» **Exercise**
From the first line of the data below, repeat each line exactly until you reach the line with "head_clear_shift = 0.5; // [0:0.1:0.8]"; include that line too.

» **Material to process**
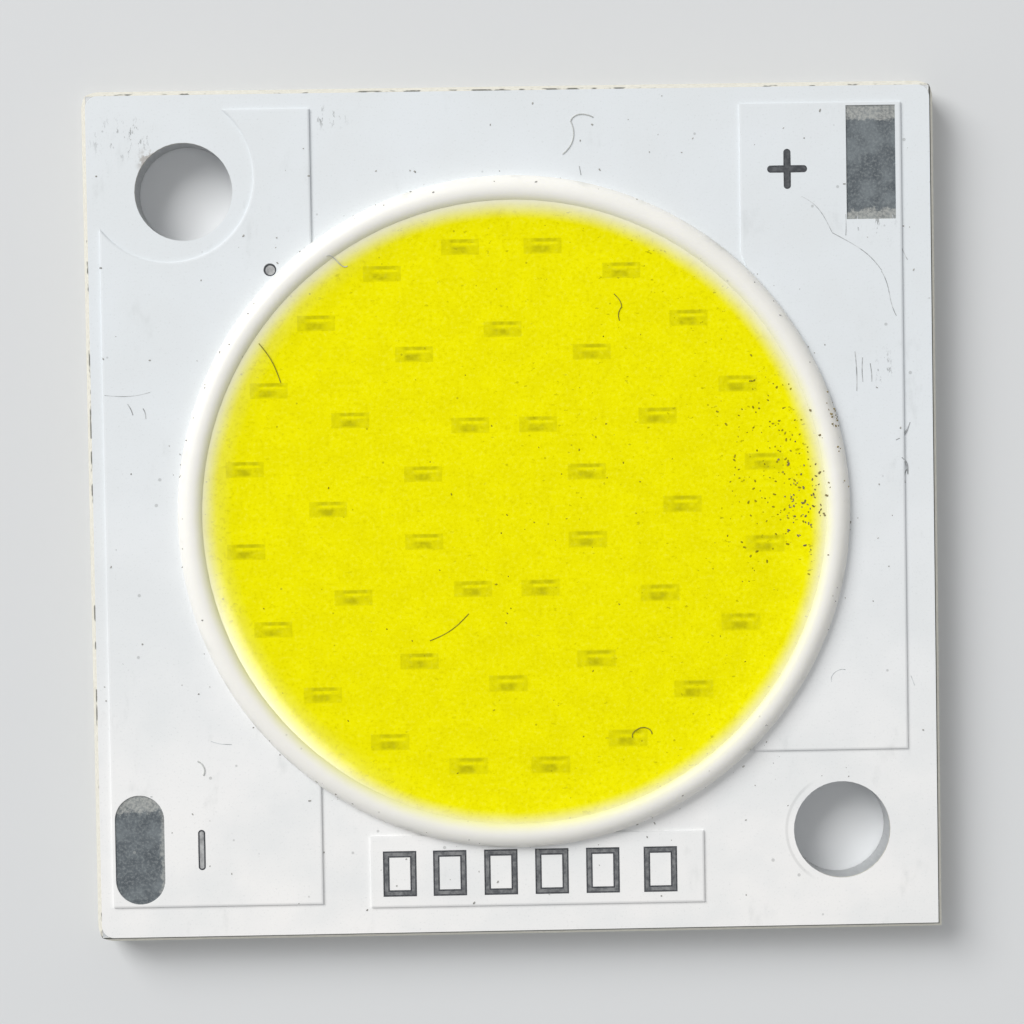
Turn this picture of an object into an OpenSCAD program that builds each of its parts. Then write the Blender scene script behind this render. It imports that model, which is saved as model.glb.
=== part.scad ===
// Chip-on-board light source, also called a COB LED.
// A square aluminium board carries an insulating layer, etched copper and a white solder mask.
// Forty small light-emitting dies sit on the bare, mirror-finished aluminium inside a round
// window, in series strings of ten joined by gold wire. A white silicone dam rings them, and a
// yellow phosphor gel fills the dam and covers the dies and wires.
//
// Millimetres. The origin is the centre of the back face and +Z points out of the lit side. The
// plus pad lies towards +X and +Y.

/* [Board] */
// Width of the board along X, across the snapped edges
board_w = 28; // [27:0.5:34]
// Depth of the board along Y, across the snapped edges
board_d = 28; // [27:0.5:34]
// Thickness of the aluminium base
base_t = 1.3; // [1:0.1:2]
// Radius of the three rounded corners of the lit face; the fourth is sharp
corner_r = 0.4; // [0.25:0.05:0.8]
// How far the scored slope runs in from each edge
score_run = 0.2; // [0.1:0.02:0.3]
// Depth of the score cut into each face
score_deep = 0.42; // [0.3:0.02:0.46]

/* [Layers] */
// Thickness of the insulating layer under the copper
dielectric_t = 0.09; // [0.06:0.01:0.16]
// Thickness of the copper foil
foil_t = 0.07; // [0.035:0.005:0.105]
// Thickness of the white solder mask
mask_t = 0.04; // [0.025:0.005:0.06]
// Width of the mask's step down beside a foil's edge
mask_step = 0.04; // [0.02:0.01:0.08]

/* [Mounting holes] */
// Diameter of the two screw holes, a close fit for M3
hole_d = 3.2; // [2.6:0.1:3.6]
// Distance of each hole's centre from the two board edges next to it
hole_inset = 3.35; // [3:0.05:3.6]
// Diameter kept clear of copper for the screw head at the minus corner
head_clear_d = 5.7; // [5:0.1:6.2]
// How far the head clearance is shifted towards the corner, along X and along Y
head_clear_shift = 0.5; // [0:0.1:0.8]

/* [Minus foil] */
// Distance from the board's left edge to the foil
minus_foil_left = 0.65; // [0.6:0.05:0.9]
// Distance from the board's top edge to the foil
minus_foil_top = 0.75; // [0.6:0.05:1.5]
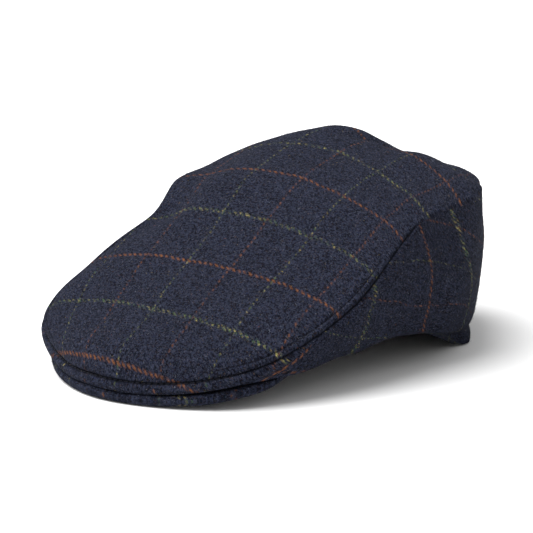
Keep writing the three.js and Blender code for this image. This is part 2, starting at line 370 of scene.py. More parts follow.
def length_back(x, y):
    """Length of cloth from the front to a point, along a thread that runs straight back."""
    fine = np.linspace(0, last_section, fine_count)
    xs = np.linspace(-crown_width / 2, crown_width / 2, across_count)
    ys = np.linspace(0, crown_length, back_count)
    place = np.interp(ys, crown_length * column("along", fine), fine)
    seam = seam_point(place)
    share = np.clip(np.abs(xs)[:, None] / np.maximum(seam[:, 0], tiny), 0, 1)
    arch = np.maximum(1 - share**arch_power, 0) ** shoulder_power
    height = seam[:, 2] + crown_height * column("rise", place, True) * arch
    steps = np.hypot(np.diff(ys), np.diff(height, axis=1))
    run = np.concatenate([np.zeros((len(xs), 1)), np.cumsum(steps, axis=1)], axis=1)
    level = np.argmin(np.abs(ys - level_thread))
    run += level_at - run[:, level : level + 1]
    i = np.clip((x - xs[0]) / (xs[1] - xs[0]), 0, len(xs) - 1.001)
    j = np.clip(y / ys[1], 0, len(ys) - 1.001)
    a, b = i.astype(int), j.astype(int)
    near = run[a, b] * (1 - i + a) + run[a + 1, b] * (i - a)
    far = run[a, b + 1] * (1 - i + a) + run[a + 1, b + 1] * (i - a)
    return near * (1 - j + b) + far * (j - b)


def top_chart(place, share, across, side):
    """Threads on the top, in millimetres across and along the cloth."""
    seam = seam_point(place)
    back = length_back(side * seam[..., 0] * np.minimum(share, 1), seam[..., 1])
    back = back - charted("bow", back) / 1000 * (across / bow_at) ** 2
    centre = back
    for _ in range(slant_rounds):
        centre = back + charted("slant", centre) * np.where(across > 0, across, right_slant * across)
    lengthwise = (across * 1000 - charted("rust", back)) / charted("apart", back) * length_repeat
    return lengthwise, charted("passed", centre) * cross_repeat


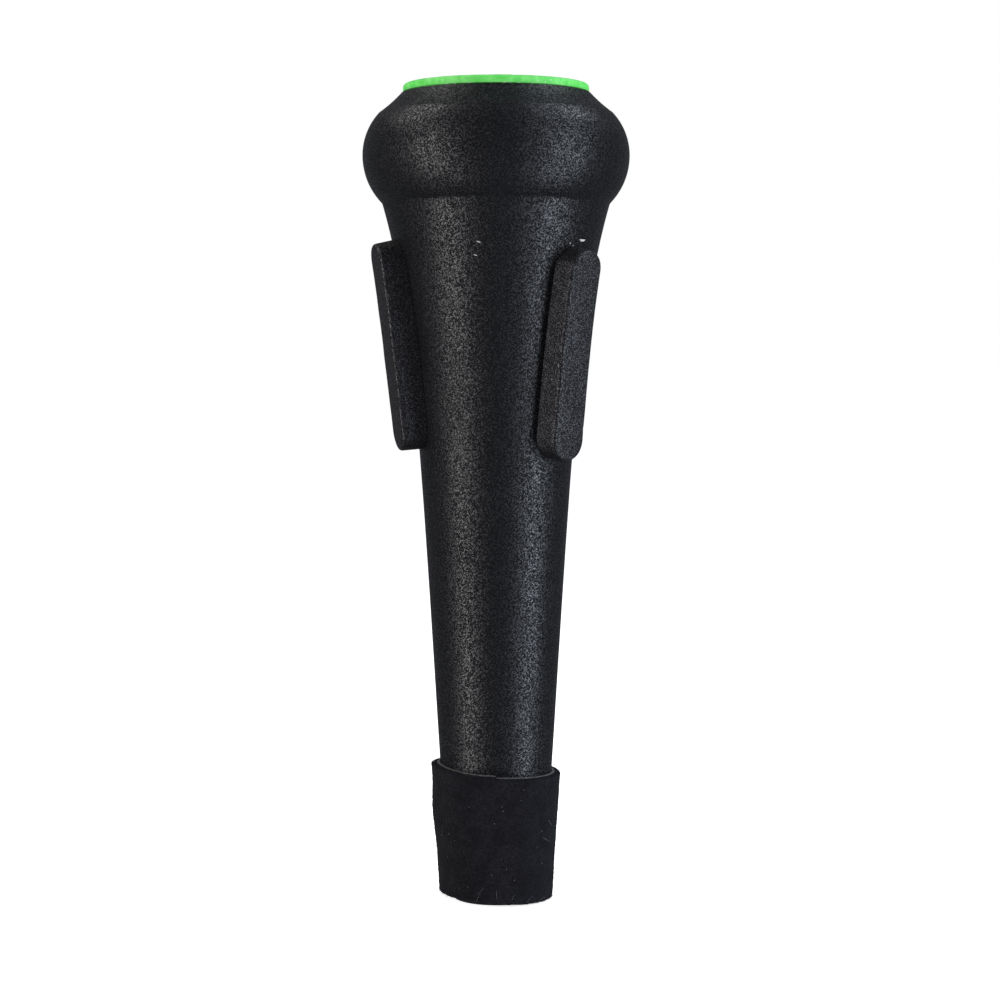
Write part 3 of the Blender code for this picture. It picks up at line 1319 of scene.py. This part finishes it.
FOAM_MARKS = (
    Mark(551.4, 379.5, 0.26 * MM, 0.2 * MM),
    Mark(544.6, 446.0, 0.22 * MM, 0.18 * MM),
    Mark(555.2, 283.0, 0.24 * MM, 0.18 * MM),
    Mark(558.4, 365.5, 0.20 * MM, 0.75 * MM, 0.03 * MM),
)
LINT_SPOTS = (
    (469.0, 807.0), (502.0, 807.0), (503.3, 811.2), (521.0, 800.5), (524.3, 790.0), (448.9, 833.8),
    (454.6, 840.8), (447.6, 857.2), (494.4, 823.8), (459.4, 888.2), (467.6, 887.0), (491.6, 875.2),
    (506.4, 869.6), (514.4, 880.2), (542.0, 863.2), (542.0, 831.0), (537.2, 847.0), (441.6, 835.0),
)


@dataclass
class LooseHairs:
    """The few long hairs that the photograph shows on the sleeve."""

    lines: tuple[tuple[tuple[float, float], ...], ...] = (
        ((548.0, 820.5), (550.5, 823.5), (552.6, 826.2)),
        ((542.5, 837.5), (547.5, 840.5), (551.5, 841.8)),
        ((476.5, 901.5), (478.2, 897.5), (480.6, 893.0)),
        ((497.0, 899.0), (496.6, 893.5), (496.8, 888.5)),
        ((527.0, 902.5), (529.6, 898.5), (532.6, 895.5)),
        ((539.6, 899.5), (543.0, 897.6), (546.0, 897.2)),
        ((478.5, 893.8), (482.5, 889.6), (484.8, 884.6)),
        ((511.5, 900.5), (513.2, 896.5), (516.4, 893.2)),
    )
    radius: float = 0.018 * MM
    lift: float = 0.09 * MM

    def build(self, camera: PhotoCamera, carrier: bpy.types.Object, effects: Effects) -> bpy.types.Object:
        """Lays the hairs on the sleeve.

        Args:
            camera: The photograph's camera, whose pixels place them.
            carrier: The sleeve.
            effects: The shared shader groups.

        Returns:
            The piece.
        """
        shape = Shape()
        for line in self.lines:
            path = []
            for across, down in line:
                found = camera.touch(carrier, across, down)
                if found is not None:
                    path.append(found[0] + found[1] * self.lift)
            if len(path) > 1:
                add_fibre(shape, path, self.radius)
        finish = PaleTrace("pale_hair", (0.12, 0.12, 0.13), (0.26, 0.26, 0.27), 0.6)
        return place_piece(shape.make("loose_hairs", [finish.make(effects)]))


@dataclass(frozen=True)
class Softbox:
    """One long soft light, from its low end to its high end."""

    name: str
    low: tuple[float, float, float]
    high: tuple[float, float, float]
    width: float
    power: float
    colour: Colour

    def build(self, aim: Vector) -> None:
        """Makes the light.

        Args:
            aim: What it points at.
        """
        low = Vector(self.low)
        high = Vector(self.high)
        middle = (low + high) / 2
        along = (high - low).normalized()
        away = middle - aim
        away = (away - along * away.dot(along)).normalized()
        data = bpy.data.lights.new(self.name, "AREA")
        data.shape = "RECTANGLE"
        data.size = self.width
        data.size_y = (high - low).length
        data.energy = self.power
        data.color = self.colour
        light = bpy.data.objects.new(self.name, data)
        facing = Matrix((along.cross(away), along, away)).transposed().to_4x4()
        light.matrix_world = Matrix.Translation(middle) @ facing
        light.visible_camera = False
        bpy.context.scene.collection.objects.link(light)


@dataclass
class Studio:
    """Plain pale floor and surroundings with four softboxes."""

    aim: Vector = field(default_factory=lambda: Vector((0.0, 0.0, 75 * MM)))
    floor_radius: float = 4.0
    floor_colour: Colour = (0.86, 0.86, 0.86)
    floor_glow: float = 0.90
    surround: Colour = (0.15, 0.155, 0.17)
    backdrop: Colour = (1.0, 1.0, 1.0)
    lights: tuple[Softbox, ...] = (
        Softbox("warm_softbox", (-0.63, -0.64, -0.85), (-0.79, -0.43, 0.75), 0.30, 7.2, (1.0, 0.955, 0.90)),
        Softbox("cool_softbox", (0.82, -0.37, -0.85), (0.82, -0.37, 0.75), 0.34, 9.4, (0.88, 0.945, 1.0)),
        Softbox("warm_top_softbox", (-0.60, 0.10, 0.62), (-0.32, 0.18, 0.90), 0.26, 2.1, (1.0, 0.955, 0.90)),
        Softbox("cool_top_softbox", (0.62, 0.10, 0.62), (0.34, 0.18, 0.90), 0.26, 2.4, (0.88, 0.945, 1.0)),
    )

    def build(self) -> None:
        """Makes the floor, the surroundings and the lights."""
        bpy.context.scene.view_settings.view_transform = "Standard"
        self.build_floor()
        self.build_surroundings()
        for light in self.lights:
            light.build(self.aim)

    def build_floor(self) -> None:
        """Makes the round pale floor, which looks evenly lit to the camera."""
        shape = Shape()
        centre = shape.add_ring([Vector((0.0, 0.0, 0.0))])[0]
        steps = 96
        ring = shape.add_ring([
            Vector((math.cos(math.tau * step / steps), math.sin(math.tau * step / steps), 0.0)) * self.floor_radius
            for step in range(steps)
        ])
        for step in range(steps):
            shape.add_face((centre, ring[step], ring[(step + 1) % steps]))
        material = bpy.data.materials.new("pale_floor")
        material.use_nodes = True
        wires = Wires(material.node_tree)
        shader = material.node_tree.nodes["Principled BSDF"]
        seen = wires.add("ShaderNodeLightPath").outputs["Is Camera Ray"]
        wires.feed(shader.inputs["Base Color"], (*self.floor_colour, 1.0))
        wires.feed(shader.inputs["Roughness"], 0.9)
        wires.feed(shader.inputs["Specular IOR Level"], 0.0)
        wires.feed(shader.inputs["Emission Color"], (1.0, 1.0, 1.0, 1.0))
        wires.feed(shader.inputs["Emission Strength"], wires.maths("MULTIPLY", seen, self.floor_glow))
        floor = shape.make("studio_floor", [material])
        floor.visible_glossy = False
        floor.visible_shadow = False

    def build_surroundings(self) -> None:
        """Makes the pale background, which gives the object only a dim even light."""
        world = bpy.data.worlds.new("studio")
        bpy.context.scene.world = world
        world.use_nodes = True
        wires = Wires(world.node_tree)
        world.node_tree.nodes.clear()
        seen = wires.add("ShaderNodeLightPath").outputs["Is Camera Ray"]
        dim = wires.add("ShaderNodeBackground", Color=(*self.surround, 1.0), Strength=1.0)
        pale = wires.add("ShaderNodeBackground", Color=(*self.backdrop, 1.0), Strength=1.0)
        mixed = wires.add("ShaderNodeMixShader", Fac=seen)
        wires.feed(mixed.inputs[1], dim.outputs[0])
        wires.feed(mixed.inputs[2], pale.outputs[0])
        wires.add("ShaderNodeOutputWorld", Surface=mixed.outputs[0])


def build_strips(form: HornForm, finish: bpy.types.Material) -> list[bpy.types.Object]:
    """Makes the three foam strips, a third of a turn apart.

    Args:
        form: The horn that they sit on.
        finish: Their material.

    Returns:
        The pieces: right, back and left.
    """
    fold = Crease(middle=-13.3 * MM, lean=0.26, depth=0.07 * MM, width=0.4 * MM)
    strips = (
        ("right", 7.7 * MM, fold, 0.0, 0.7 * MM),
        ("back", 6.9 * MM, None, 0.2 * MM, 0.0),
        ("left", 6.2 * MM, None, 0.45 * MM, 0.0),
    )
    pieces = []
    for index, (side, drop, crease, bulge, skew) in enumerate(strips):
        turn = math.radians(-44.5) + math.tau * index / len(strips)
        strip = FoamStrip(f"foam_strip_{side}", f"foam_pad_{side}", turn, drop, form, crease, bulge, skew)
        pieces.append(strip.build(finish))
    return pieces


def build_sleeve(form: HornForm, camera: PhotoCamera, effects: Effects) -> None:
    """Makes the felt sleeve with its nap, lint and hairs.

    Args:
        form: The horn that it is wrapped round.
        camera: The photograph's camera.
        effects: The shared shader groups.
    """
    sleeve = FeltSleeve(form)
    felt = WoolFelt().make(effects)
    cut_felt = WoolFelt("film_edge", (0.05, 0.05, 0.052), (0.16, 0.16, 0.165), sheen=0.2).make(effects)
    nap_felt = WoolFelt("nap_felt", (0.009, 0.009, 0.011), (0.024, 0.024, 0.027)).make(effects)
    cloth = sleeve.build(felt, cut_felt)
    nap = sleeve.build_nap(nap_felt)
    spots = [Mark(across, down, 0.13 * MM, 0.11 * MM, 0.06 * MM) for across, down in LINT_SPOTS]
    lint = Marks("lint", spots, PaleTrace("lint_white", (0.12, 0.12, 0.13), (0.34, 0.34, 0.34), 0.8))
    specks = lint.build(camera, cloth, effects)
    hairs = LooseHairs().build(camera, cloth, effects)
    sleeve.length()


def main() -> None:
    """Builds the studio and every piece of the mute."""
    logging.basicConfig(level=logging.INFO, format="%(name)s: %(message)s")
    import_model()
    form = HornForm()
    effects = Effects()
    camera = PhotoCamera()
    camera.build()
    Studio().build()
    body = HornBody(form).build(GrainedPlastic().make(effects))
    cap = EndCap(form).build(CapPlastic().make(effects))
    strips = build_strips(form, FoamRubber().make(effects))
    build_sleeve(form, camera, effects)
    # Pale finish of dried glue and of painted glints on the horn.
    glue_and_glint = PaleTrace("glue_and_painted_glint", (0.42, 0.42, 0.40), (0.85, 0.85, 0.82), 0.45)
    # Pale green finish of the painted highlights on the cap's lower edge.
    fleck = PaleTrace("painted_edge_highlight", (0.72, 0.86, 0.70), (0.94, 0.98, 0.92), 0.5)
    grit = PaleTrace("foam_grit", (0.10, 0.10, 0.10), (0.30, 0.30, 0.29), 0.8)
    Marks("glue_and_glint_marks", GLUE_AND_GLINT_MARKS, glue_and_glint).build(camera, body, effects)
    Marks("cap_edge_highlights", CAP_EDGE_HIGHLIGHTS, fleck).build(camera, cap, effects)
    Marks("foam_specks", FOAM_MARKS, grit).build(camera, strips[0], effects)


if __name__ == "__main__":
    main()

» **Finished task**
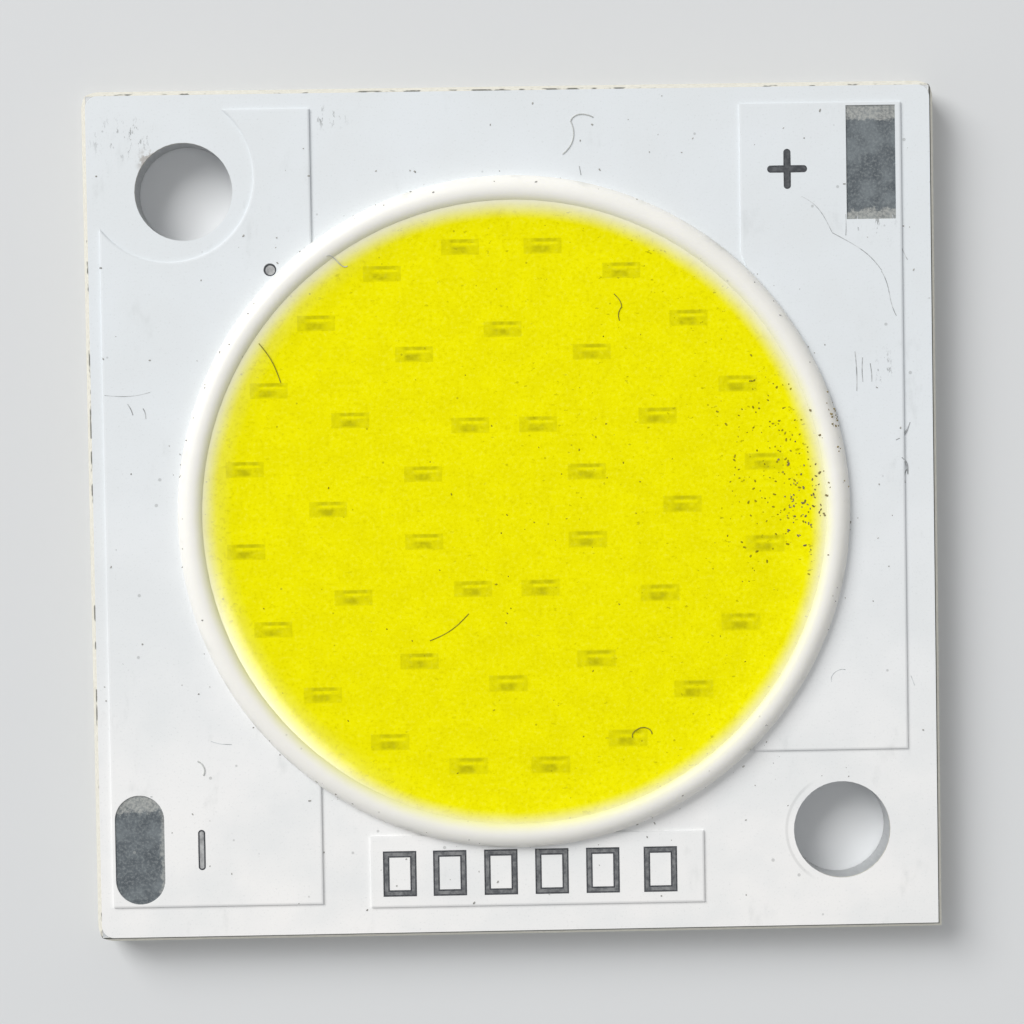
Turn this picture of an object into an OpenSCAD program that builds each of its parts. Then write the Blender scene script behind this render. It imports that model, which is saved as model.glb.
=== part.scad ===
// Chip-on-board light source, also called a COB LED.
// A square aluminium board carries an insulating layer, etched copper and a white solder mask.
// Forty small light-emitting dies sit on the bare, mirror-finished aluminium inside a round
// window, in series strings of ten joined by gold wire. A white silicone dam rings them, and a
// yellow phosphor gel fills the dam and covers the dies and wires.
//
// Millimetres. The origin is the centre of the back face and +Z points out of the lit side. The
// plus pad lies towards +X and +Y.

/* [Board] */
// Width of the board along X, across the snapped edges
board_w = 28; // [27:0.5:34]
// Depth of the board along Y, across the snapped edges
board_d = 28; // [27:0.5:34]
// Thickness of the aluminium base
base_t = 1.3; // [1:0.1:2]
// Radius of the three rounded corners of the lit face; the fourth is sharp
corner_r = 0.4; // [0.25:0.05:0.8]
// How far the scored slope runs in from each edge
score_run = 0.2; // [0.1:0.02:0.3]
// Depth of the score cut into each face
score_deep = 0.42; // [0.3:0.02:0.46]

/* [Layers] */
// Thickness of the insulating layer under the copper
dielectric_t = 0.09; // [0.06:0.01:0.16]
// Thickness of the copper foil
foil_t = 0.07; // [0.035:0.005:0.105]
// Thickness of the white solder mask
mask_t = 0.04; // [0.025:0.005:0.06]
// Width of the mask's step down beside a foil's edge
mask_step = 0.04; // [0.02:0.01:0.08]

/* [Mounting holes] */
// Diameter of the two screw holes, a close fit for M3
hole_d = 3.2; // [2.6:0.1:3.6]
// Distance of each hole's centre from the two board edges next to it
hole_inset = 3.35; // [3:0.05:3.6]
// Diameter kept clear of copper for the screw head at the minus corner
head_clear_d = 5.7; // [5:0.1:6.2]
// How far the head clearance is shifted towards the corner, along X and along Y
head_clear_shift = 0.5; // [0:0.1:0.8]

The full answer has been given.